Already, however, the International Federation of Industrial Energy Consumers, speaking for most of Europe’s heavy users, is complaining. It claims that premium prices charged to subsidise wind power, typically up 15 per cent, are making some of its members uncompetitive. Any significant source of energy needing permanent subsidies from customers distorts trade.

Wind, wave and sun can all make sensible contributions to diversifying energy supplies, some perhaps more than we yet realise. Conservation can help to cut imports and emissions, especially in America, where per capita energy use is twice that in Europe. To suggest that windpower or conservation can solve energy problems is not just silly, however. It is globally condescending and unintentionally racist.

China is keen on renewables, but only to bring electricity to the distant outposts of its empire. In this way, alternative energy can help poor communities round the world.
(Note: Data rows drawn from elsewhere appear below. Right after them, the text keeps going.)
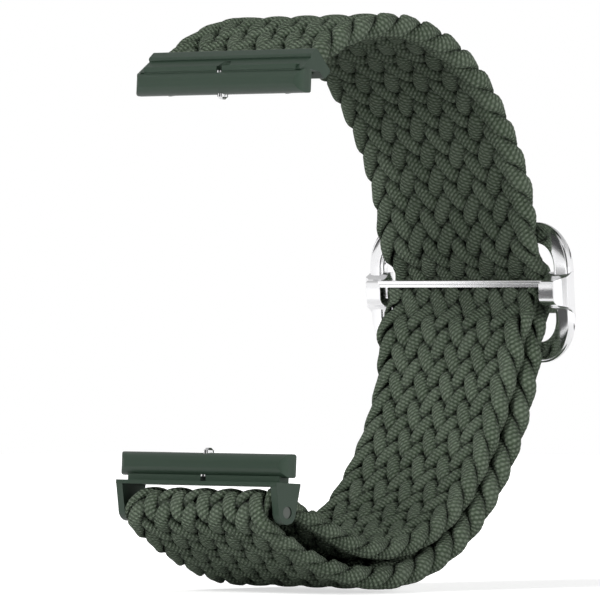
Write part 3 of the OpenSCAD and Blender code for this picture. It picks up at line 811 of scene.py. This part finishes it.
card_material = Tree(bpy.data.materials.new("dark_card"))
card_material.shade(Base_Color=CARD_BLACK)
for name, azimuth, rise_angle, far, wide, tall in CARDS:
    thing = rectangle(name, wide, tall)
    thing.data.materials.append(card_material.owner)
    level = far * math.cos(rad(rise_angle))
    thing.location = (BUCKLE_MIDDLE[0] + level * math.sin(rad(azimuth)),
                      BUCKLE_MIDDLE[1] - level * math.cos(rad(azimuth)),
                      BUCKLE_MIDDLE[2] + far * math.sin(rad(rise_angle)))
    thing.rotation_euler = (math.radians(90 - rise_angle), 0, math.radians(azimuth + 180))
    thing.visible_camera = thing.visible_diffuse = thing.visible_shadow = False
    thing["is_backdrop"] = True


def seen_ray(n, mirrored=1.0):
    """1 for a camera ray, mirrored for one that metal or glass sends on, and else 0."""
    kinds = n.add("ShaderNodeLightPath").outputs
    seen = kinds["Is Camera Ray"]
    for name in ("Is Glossy Ray", "Is Transmission Ray"):
        seen = n.math("MAXIMUM", seen, n.math("MULTIPLY", kinds[name], mirrored))
    return seen


def light_world():
    """A white room, whose ceiling is greyer than its walls, which shows in the steel."""
    world = bpy.data.worlds.new("studio")
    bpy.context.scene.world = world
    n = Tree(world)
    direction = n.add("ShaderNodeTexCoord").outputs["Generated"]
    height = n.add("ShaderNodeSeparateXYZ", inputs={0: direction}).outputs["Z"]
    background = n.nodes["Background"]
    n.put(background.inputs["Color"], n.remap(height, (0.25, 0.8), (1.0, 0.45)))
    n.put(background.inputs["Strength"], n.remap(seen_ray(n), (0.0, 1.0), (0.12, 1.0)))


def lay_floor():
    """A pale floor under the strap, white away from it, with its soft shadow near it, which a glow dimmed
    near the strap deepens as painted shade.
    """
    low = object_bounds()[0][2] - FLOOR_DROP
    floor = rectangle("floor", FLOOR_SIDE, FLOOR_SIDE, low)
    n = Tree(bpy.data.materials.new("white_floor"))
    n.nodes.clear()
    matt = n.add("ShaderNodeBsdfDiffuse", inputs={"Color": FLOOR_WHITE})
    spot = n.add("ShaderNodeNewGeometry").outputs["Position"]
    far = n.add("ShaderNodeVectorMath", operation="DISTANCE", inputs={0: spot, 1: (0.0, AIM[1], low)})
    # The glow is dimmed near the strap, painted shade around the real shadow
    fade = n.remap(far.outputs["Value"], (0.04, 0.15), (0.6, 1.0), kind="SMOOTHSTEP")
    glow = n.add("ShaderNodeEmission", inputs={"Strength": n.math("MULTIPLY", fade, seen_ray(n, 0.55))})
    both = n.add("ShaderNodeAddShader", inputs={0: matt.outputs[0], 1: glow.outputs[0]})
    n.add("ShaderNodeOutputMaterial", inputs={"Surface": both.outputs[0]})
    floor.data.materials.append(n.owner)
    floor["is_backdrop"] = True


light_world()
lay_floor()

bpy.context.scene.view_settings.view_transform = "Standard"
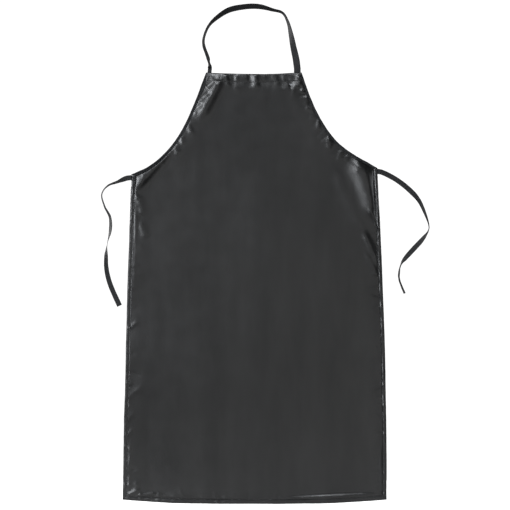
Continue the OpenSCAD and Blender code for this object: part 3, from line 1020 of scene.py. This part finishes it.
def matched(points, distance, square_to=None):
    """Pairs of points a set distance apart, and if given also square to each point's direction."""
    found, left = [], list(range(len(points)))
    while left:
        i = left.pop(0)
        step = points[left] - points[i]
        gap = np.abs(np.linalg.norm(step, axis=1) - distance)
        if square_to is not None:
            gap = gap + np.abs(step @ square_to[i])
        found.append((i, left.pop(int(gap.argmin()))))
    return np.array(found)


def in_order(centre, across, start):
    """Sections of a tape sorted by always going to the nearest one left, and turned the same way."""
    order, left = [], list(range(len(centre)))
    at = start
    while left:
        order.append(left.pop(int(np.linalg.norm(centre[left] - at, axis=1).argmin())))
        at = centre[order[-1]]
    centre, across = centre[order], across[order]
    for i in range(1, len(across)):
        if across[i] @ across[i - 1] < 0:
            across[i] = -across[i]
    return centre, across


class Tape:
    """The line of a tape, read back from the corners of the CAD tape's sections."""

    def __init__(self, node, ends, extra_roll=0, root_shift=0, pinch=0):
        self.pinch, self.two_ended = pinch, len(ends) > 1
        low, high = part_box(ends[0])
        size = np.array(high - low)
        roots = [np.array(sum(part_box(end), Vector()) / 2) for end in ends]
        corners = np.unique(np.round(node_points(node), 6), axis=0)
        self.t = high.y - low.y
        self.tail_length = float(max(size[0], size[2]))
        self.out = self.way_out(corners.mean(0) - roots[0], size)
        self.w = float(size[2] if self.out[0] else size[0])
        centre, across = in_order(*self.sections(corners), roots[0])
        half = self.out * self.tail_length / 2
        tails = [np.array([root - half, root - half / 3, root + half / 3]) for root in roots]
        centre = np.vstack([tails[0], centre] + [tail[::-1] for tail in tails[1:]])
        across = np.vstack([across[:1]] * 3 + [across] + [across[-1:]] * 3 * self.two_ended)
        both = smooth_line(np.hstack([centre, across * 10 * MM]), TAPE_STEP)
        self.centre = both[:, :3]
        self.run = run_along(self.centre)
        self.settle()
        self.centre[:, 0] += root_shift * fade(self.run, 0, 75 * MM)
        along = np.gradient(self.centre, self.run, axis=0)
        self.along = along / np.linalg.norm(along, axis=1)[:, None]
        across = both[:, 3:] - self.along * (both[:, 3:] * self.along).sum(1, keepdims=True)
        self.across = across / np.linalg.norm(across, axis=1)[:, None]
        self.normal = np.cross(self.across, self.along)
        if self.normal[0, 1] > 0:
            self.across, self.normal = -self.across, -self.normal
        if extra_roll:
            self.turn(extra_roll)

    def way_out(self, ahead, size):
        """The direction, along x or z, in which the tape leaves the panel: its end is longer that way."""
        axis = 0 if size[0] > size[2] else 2
        return np.eye(3)[axis] * np.sign(ahead[axis])

    def sections(self, corners):
        """The middles of the CAD tape's cross sections, and the directions across the tape there."""
        faces = matched(corners, self.t)
        sides = corners[faces].mean(1)
        through = (corners[faces[:, 1]] - corners[faces[:, 0]]) / self.t
        halves = matched(sides, self.w, through)
        return sides[halves].mean(1), (sides[halves[:, 1]] - sides[halves[:, 0]]) / self.w

    def settle(self):
        """Moves each root to how the panel lies there."""
        ends = [(0, self.run)] + [(-1, self.run[-1] - self.run)] * self.two_ended
        moves = [lie(self.centre[[i]][:, [0, 2]]) * fade(past, 0, 80 * MM) for i, past in ends]
        self.centre[:, 1] -= sum(moves)

    def turn(self, angle):
        """Rolls the tape further on edge past its first bend, and settles it on its lower edge."""
        start = self.tail_length + 4 * MM
        roll = np.radians(angle) * rise(self.run, start, 10 * MM) * fade(self.run, start + 10 * MM, 18 * MM)
        before = np.abs(self.across[:, 1])
        c, s = np.cos(roll)[:, None], np.sin(roll)[:, None]
        if self.across[np.searchsorted(self.run, start + 20 * MM), 1] >= 0:
            s = -s
        self.across, self.normal = c * self.across + s * self.normal, c * self.normal - s * self.across
        self.centre[:, 1] -= self.w / 2 * (np.abs(self.across[:, 1]) - before)

    def half_width(self, s):
        """Half the tape's width at lengths s: a pinched root is gathered where it leaves the hem."""
        past = s - self.tail_length
        gathered = rise(past, -14 * MM, 10 * MM) * fade(past, 5 * MM, 11 * MM)
        return self.w / 2 * (1 - self.pinch * gathered)

    def at(self, s):
        """Centre, along, across and normal at lengths s."""
        fields = (self.centre, self.along, self.across, self.normal)
        return [columns_at(s, self.run, field) for field in fields]


# share of a tape's half width: share of its half thickness there; it is pressed in under its sewing
THICKNESS = {1: 0.45, 0.9: 1.0, 0.78: 0.95, 0.64: 0.72, 0.42: 0.95, 0.2: 0.95, 0: 0.95}


def tape_ribbon(tape, name, seed):
    """A woven tape with thicker selvedges, pressed in along its sewing, very slightly uneven."""
    s = tape.run
    rows = len(s)
    half_w, half_t = tape.half_width(s), tape.t / 2
    half = list(THICKNESS.items())
    section = [(-a, b) for a, b in half] + half[-2::-1]
    ring = [(a, -b) for a, b in section] + section[::-1]
    cup = strip_waves(s, 0.0, 0.16, 0.03, seed, 9) * 0.5 * MM
    wide = 1 + 0.015 * strip_waves(s, 1.0, 0.06, 0.012, seed + 1, 12)
    free = rise(s, 25 * MM, 20 * MM)
    if tape.two_ended:
        free = free * rise(s[-1] - s, 25 * MM, 20 * MM)
    verts = np.zeros((rows, len(ring), 3))
    for k, (a, b) in enumerate(ring):
        puck = strip_waves(s, 6 * MM * a, 0.02, 0.006, seed + 2, 20)
        bow = cup * (1 - a * a) * free + puck * 0.12 * MM * free
        reach = (half_w * a * wide)[:, None] * tape.across
        verts[:, k] = tape.centre + reach + (half_t * b + bow)[:, None] * tape.normal
    return new_mesh(name, verts.reshape(-1, 3), loft_faces(rows, len(ring)), TAPE)


def tape_sewing(tape, name):
    """A row of stitches along each side of a tape, on both faces."""
    first = SEWN_IN + 4 * MM
    last = tape.run[-1] - (first if tape.two_ended else 3 * MM)
    s0 = np.arange(first, last - TAPE_PITCH, TAPE_PITCH)
    s1 = s0 + 0.74 * TAPE_PITCH
    parts = []
    for share in (-0.64, 0.64):
        for face in (-1, 1):
            points = []
            for s in (s0, s1):
                centre, _, across, normal = tape.at(s)
                beside = across * tape.half_width(s)[:, None] * share
                points.append(centre + beside + normal * face * 0.38 * tape.t)
            normals = tape.at(s0)[3] * face
            parts.append(stitches(*points, normals, THREAD_W * 0.9, THREAD_H))
    return new_mesh(name, *joined(parts), THREAD)


def strap(body, ends, seed, **shape):
    """A tape from inside the hem to its free end or its other root, following the CAD tape's line."""
    tape = Tape(body, ends, **shape)
    ribbon = tape_ribbon(tape, body + "_tape", seed)
    sewing = tape_sewing(tape, body + "_sewing")
    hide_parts(body, *ends)
    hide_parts(body + "_thread")
    for obj in (ribbon, sewing):
        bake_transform(obj)


# ---------- everything made

covers_and_core()
for e in edges:
    band(e, BINDING if e.name.startswith("arm") else BAND)
    sewn_row(e)
for where in ("neck", "waist"):
    for side in ("left", "right"):
        box_stitch(f"{where}_box_stitch_{side}")
NECK_ENDS = ["neck_strap_end_left", "neck_strap_end_right"]
strap("neck_strap", NECK_ENDS, 90, extra_roll=45, root_shift=-7 * MM, pinch=0.42)
strap("waist_tie_left", ["waist_tie_end_left"], 100)
strap("waist_tie_right", ["waist_tie_end_right"], 110)

# ---------- floor, light and camera

MIDDLE = (CAD_BOX[0] + CAD_BOX[1]) / 2
SIZE = CAD_BOX[1] - CAD_BOX[0]
WHITE_GLOW = 1.1  # just past white, as the photo's surroundings are


def floor():
    """A small pale floor. It glows a little, so that it stays as pale as the surroundings behind it."""
    wide, deep, below = 0.8, 0.36, 3 * MM
    z = CAD_BOX[0].z - below
    verts = [(x, y, z) for x, y in ((-wide, -deep), (wide, -deep), (wide, deep), (-wide, deep))]
    mat, tree, bsdf = node_material("pale_floor")
    colour = mixed(tree, noise(tree, place(tree), 3, 2), (0.54, 0.54, 0.54), (0.62, 0.62, 0.62))
    feed(tree, bsdf, {"Base Color": colour, "Roughness": 0.7})
    ray = add(tree, "ShaderNodeLightPath", {}).outputs
    mirrored = worked_out(tree, "MULTIPLY", ray["Is Glossy Ray"], 0.5)
    strength = worked_out(tree, "MULTIPLY_ADD", ray["Is Camera Ray"], WHITE_GLOW, mirrored)
    glow = add(tree, "ShaderNodeEmission", {"Strength": strength})
    both = add(tree, "ShaderNodeAddShader", {0: bsdf.outputs[0], 1: glow.outputs[0]})
    surface = next(n for n in tree.nodes if n.type == "OUTPUT_MATERIAL").inputs["Surface"]
    tree.links.new(both.outputs[0], surface)
    new_mesh("floor", verts, [(0, 1, 2, 3)], mat, False)


# softbox: where it is, with its height above the apron's middle; its width, its height, its power, its colour
WHITE, COOL = (1, 1, 1), (0.93, 0.96, 1.0)
SOFTBOXES = {
    "fill_left": ((-0.3, -3.9, -0.65), 0.8, 2.8, 4.7, WHITE),
    "fill_right": ((0.95, -3.9, -0.65), 1.7, 2.8, 15.6, WHITE),
    "key_left": ((-1.75, -2.75, 0.45), 0.55, 2.2, 92, COOL),
    "key_right": ((2.9, -1.5, 0.5), 0.4, 1.4, 14, COOL),
    "top": ((-0.3, -2.5, 2.15), 1.3, 0.45, 50, COOL),
    "back_fill": ((0, 3.9, 0.2), 2.8, 2.6, 14, WHITE),
    "back_left": ((-2.6, 1.1, 0.9), 0.5, 1.4, 95, WHITE),
    "back_right": ((2.3, 1.6, 0.5), 0.5, 1.4, 22, WHITE),
}


def softbox(name, offset, width, height, power, colour):
    """A rectangular light aimed at the apron's middle."""
    data = bpy.data.lights.new(name, "AREA")
    data.shape = "RECTANGLE"
    data.size, data.size_y = width, height
    data.energy = power
    data.color = colour
    obj = bpy.data.objects.new(name, data)
    obj.location = Vector(offset) + Vector((0, 0, MIDDLE.z))
    obj.rotation_euler = (MIDDLE - obj.location).to_track_quat("-Z", "Y").to_euler()
    obj.visible_camera = False
    bpy.context.scene.collection.objects.link(obj)


def studio():
    """White surroundings for the camera, softer light for everything else, and softboxes round the apron."""
    bpy.context.scene.view_settings.view_transform = "Standard"
    world = bpy.data.worlds.new("studio")
    bpy.context.scene.world = world
    world.use_nodes = True
    tree = world.node_tree
    tree.nodes.clear()
    seen = add(tree, "ShaderNodeBackground", {"Color": (1, 1, 1, 1), "Strength": WHITE_GLOW})
    lit = add(tree, "ShaderNodeBackground", {"Color": (0.96, 0.98, 1.0, 1), "Strength": 0.05})
    by_camera = add(tree, "ShaderNodeLightPath", {}).outputs["Is Camera Ray"]
    mix = add(tree, "ShaderNodeMixShader", {0: by_camera, 1: lit.outputs[0], 2: seen.outputs[0]})
    add(tree, "ShaderNodeOutputWorld", {0: mix.outputs[0]})
    for name, box in SOFTBOXES.items():
        softbox(name, *box)


def camera():
    """Straight on and level, as the photo is; the apron fills the square nearly to its edges."""
    data = bpy.data.cameras.new("camera")
    data.lens, data.sensor_width = 100, 36
    field = SIZE.z * 1.0212
    distance = field * data.lens / data.sensor_width
    obj = bpy.data.objects.new("camera", data)
    obj.location = (EDGE["bottom"].line[:, 0].mean() + 0.7 * MM, -distance, MIDDLE.z - 2.0 * MM)
    obj.rotation_euler = (math.pi / 2, 0, 0)
    bpy.context.scene.collection.objects.link(obj)
    bpy.context.scene.camera = obj


floor()
studio()
camera()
To accommodate a world-scale economy growing at 9 per cent a year and save hundreds of millions of citizens from frequent brownouts, however, China is building more new generating capacity than Britain’s entire stock over the next two years. Much of this will be coal-fired, as in India.

A report by North America’s Commission for Environmental Co-operation rates coal-fired power stations the worst polluters. Coal provides half of world energy needs. Oil comes next for pollution. It provides two fifths of world energy.

No amount of fastidious Western conservation, no substitute windpower, and no promotion of collective transport will allow the vast poor nations to improve their standard of living without bringing global warming nearer and raising demand for fossil fuels.

While Germany phases out nuclear power and America continues its 25-year hiatus in building plant, China is poised to order four more atomic stations. It plans almost to treble its nuclear capacity within six years. Yet this will still provide less than a tenth of China’s electricity, against three quarters in France, the ozone layer’s friend. Japan is likely to build ten more nuclear plants, Korea is still expanding and India, starved of Western commercial technology, is building many small plants. None is building enough.

Nuclear power is not good enough for the British or Germans, it seems. Fortunately for the climate and for oil prices, it is thought good enough for Asians. To stop carbon dioxide emissions and demand for oil and gas rising, however, Europe and America would have to aim to replace most of their fossil fuel power with nuclear stations, allowing renewables to cope with extra demand.

If Bonn’s conference had promoted atomic power alongside renewables, it might even have changed the world. As it is, it will change nothing.